Mr. Mandelbaum continued that "Defendants are not objecting to the production of the remaining land use files, rather we have advised Plaintiffs that these files are very voluminous and may contain documents which Plaintiffs are not seeking. Defendants are awaiting Plaintiffs to identify the specific portion or documents within each file that they are seeking to be produced."

"The Defendants are on track to provide all of the responsive materials within 4-6 weeks. The Defendants intend on working together with the Plaintiffs in good faith to expedite and finalize this paper discovery process.

"Accordingly, the Defendants request that the Court deny Plaintiffs’ Motion", Mr. Mandelbaum concluded.

Judge Hodgson held a hearing on July 29th. Judge Hodgson held off from deciding on the Attorney General's Motion, and carried that to Friday, August 26th, and directed the parties to have their own conference before that date and see how they can work together to keep the document production process flowing.

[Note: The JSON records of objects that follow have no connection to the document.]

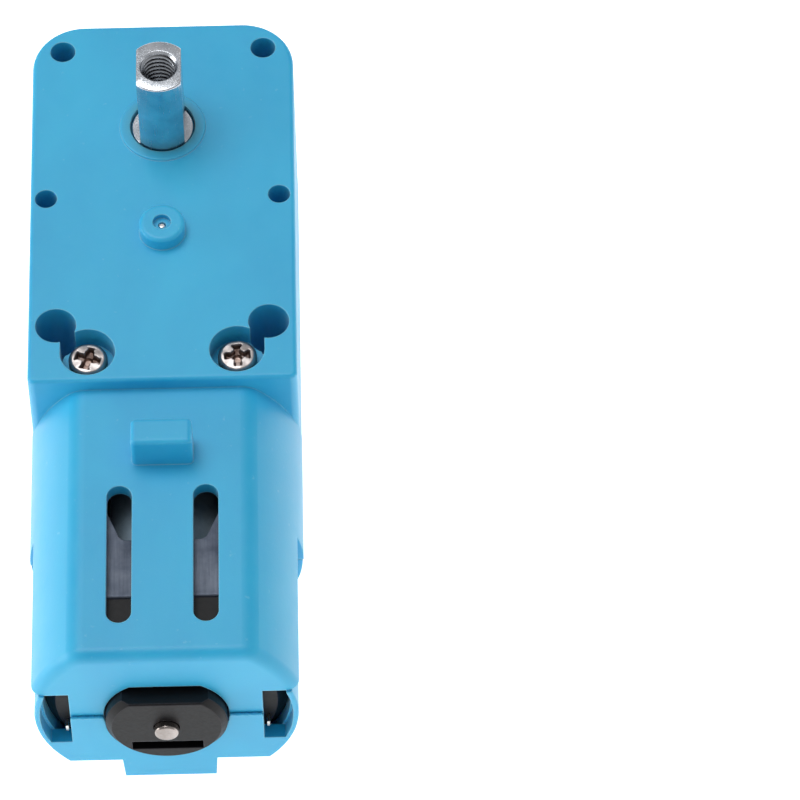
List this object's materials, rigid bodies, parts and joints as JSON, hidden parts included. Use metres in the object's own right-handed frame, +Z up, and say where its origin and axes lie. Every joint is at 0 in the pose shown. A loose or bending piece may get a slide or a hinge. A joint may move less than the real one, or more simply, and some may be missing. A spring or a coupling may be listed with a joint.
{
  "type": "enclosed gearmotor",
  "caption": "Small blue plastic right-angle gearmotor: a flat gearbox with a double-flat output shaft on top and an enclosed round motor behind it.",
  "frame": {"origin": "on the output shaft's axis, at the gearbox's top face", "axes": "+Z up the output shaft, +Y towards the shaft end of the box, motor along -Y, X across"},
  "size_m": [0.0226, 0.0652, 0.0278],
  "materials": {
    "blue_plastic": "fine matte, slightly translucent sky blue",
    "screw_steel": "warm, worn bright",
    "plated_steel": "bright zinc plated",
    "gear_steel": "satin, greased",
    "spring_steel": "dark",
    "pin_steel": "ground",
    "bronze": "sintered, matt",
    "pinion_brass": "cut, bright",
    "motor_steel": "ground",
    "core_steel": "laminated, dark",
    "copper_wire": "enamelled copper wire",
    "copper": "turned copper",
    "brown_plastic": "moulded",
    "can_steel": "drawn, satin",
    "ferrite": "matt ceramic",
    "black_plastic": "fine matte",
    "tinned_metal": "tinned, bright"
  },
  "bodies": {
    "gearbox": {"upper_housing": "blue_plastic", "lower_housing": "blue_plastic", "top_screws": "screw_steel", "bottom_screws": "screw_steel", "idler_pin": "pin_steel", "idler_spacer": "bronze", "motor_can": "can_steel", "magnets": "ferrite", "front_bush": "bronze", "rear_bush": "bronze", "end_cap": "black_plastic", "terminals": "tinned_metal", "brushes": "tinned_metal"},
    "rotor": {"motor_shaft": "motor_steel", "motor_pinion": "pinion_brass", "armature_core": "core_steel", "coils": "copper_wire", "commutator_hub": "brown_plastic", "commutator_bars": "copper"},
    "first_stage": {"crown_wheel": "gear_steel", "first_pinion": "gear_steel"},
    "second_stage": {"second_wheel": "gear_steel", "second_pinion": "gear_steel"},
    "third_stage": {"third_wheel": "gear_steel", "third_pinion": "gear_steel"},
    "output": {"output_shaft": "plated_steel", "output_wheel": "gear_steel", "retaining_ring": "spring_steel"}
  },
  "joints": [
    {"name": "rotor_spin", "type": "hinge", "parent": "gearbox", "child": "rotor", "pos_m": [0, -0.036, -0.0101], "axis": [0, 1, 0], "continuous": true},
    {"name": "first_stage_spin", "type": "hinge", "parent": "gearbox", "child": "first_stage", "pos_m": [0, -0.011, -0.012], "axis": [0, 0, 1], "continuous": true},
    {"name": "second_stage_spin", "type": "hinge", "parent": "gearbox", "child": "second_stage", "pos_m": [0, 0, -0.008], "axis": [0, 0, 1], "continuous": true},
    {"name": "third_stage_spin", "type": "hinge", "parent": "gearbox", "child": "third_stage", "pos_m": [0, -0.011, -0.005], "axis": [0, 0, 1], "continuous": true},
    {"name": "output_spin", "type": "hinge", "parent": "gearbox", "child": "output", "pos_m": [0, 0, 0], "axis": [0, 0, 1], "continuous": true}
  ],
  "couplings": [
    {"joint": "first_stage_spin", "follows": "rotor_spin", "ratio": -0.25},
    {"joint": "second_stage_spin", "follows": "rotor_spin", "ratio": 0.10484},
    {"joint": "third_stage_spin", "follows": "rotor_spin", "ratio": -0.048925},
    {"joint": "output_spin", "follows": "rotor_spin", "ratio": 0.020517}
  ]
}
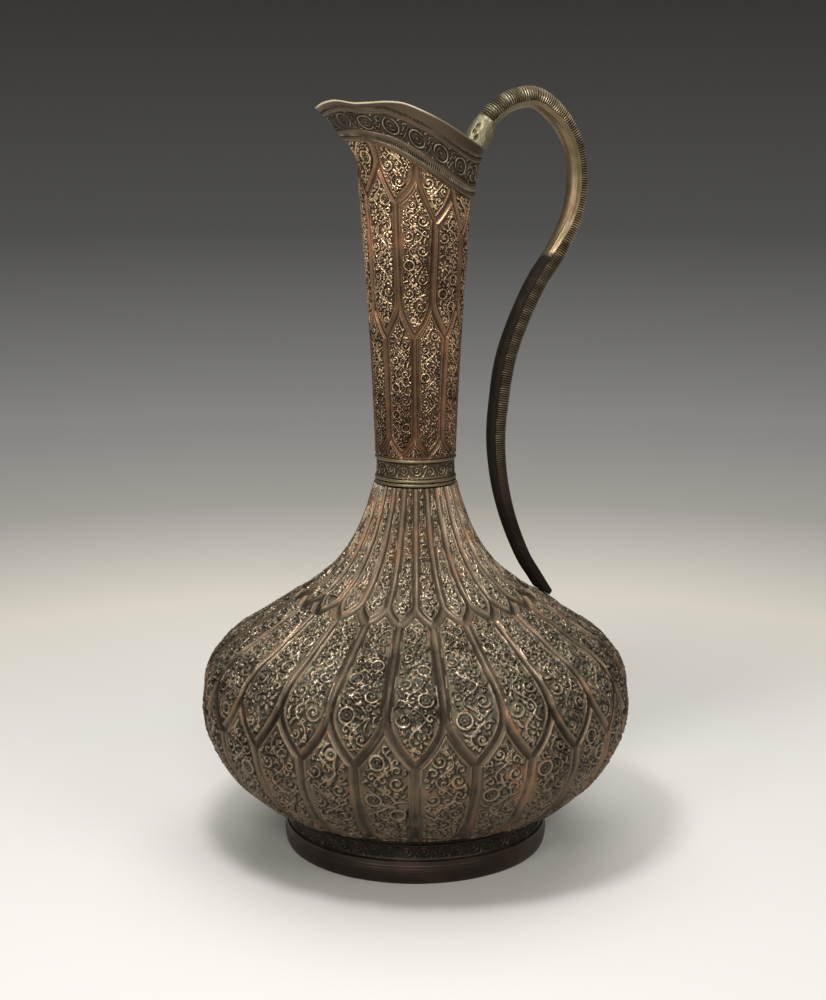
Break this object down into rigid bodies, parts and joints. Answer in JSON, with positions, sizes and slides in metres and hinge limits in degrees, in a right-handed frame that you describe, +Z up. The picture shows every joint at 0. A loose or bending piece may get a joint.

On August 10th the parties did meet, and they also scheduled a follow up meeting on August 25th. Hearing promises to produce discovery in a timely manner, on August 25th, the Attorney General's Office sent a letter asking Judge Hodgson to hold off on a hearing on the Motion until September 23rd.

At the hearing last Friday morning, the Attorney General's representative told Judge Hodgson that despite her constant attempts at reaching out to Jackson's attorneys, they keep on ignoring her requests to produce the requested documents and she requested that the judge make a finding of violation of litigants’ rights and order sanctions.

Judge Hodgson again carried the actual Motion, but had some choice words for Jackson's attorneys: "Do I need to keep calling you into the principal's office? Why haven't you produced the requested documents?"

Attorney Gertner responded that he wanted to have an off the record discussion regarding the scope of some of the requested documents.

Judge Hodgson responded that he would carry the motion hearing until next Friday, October 7th and that they could have an off the record discussion prior to the hearing.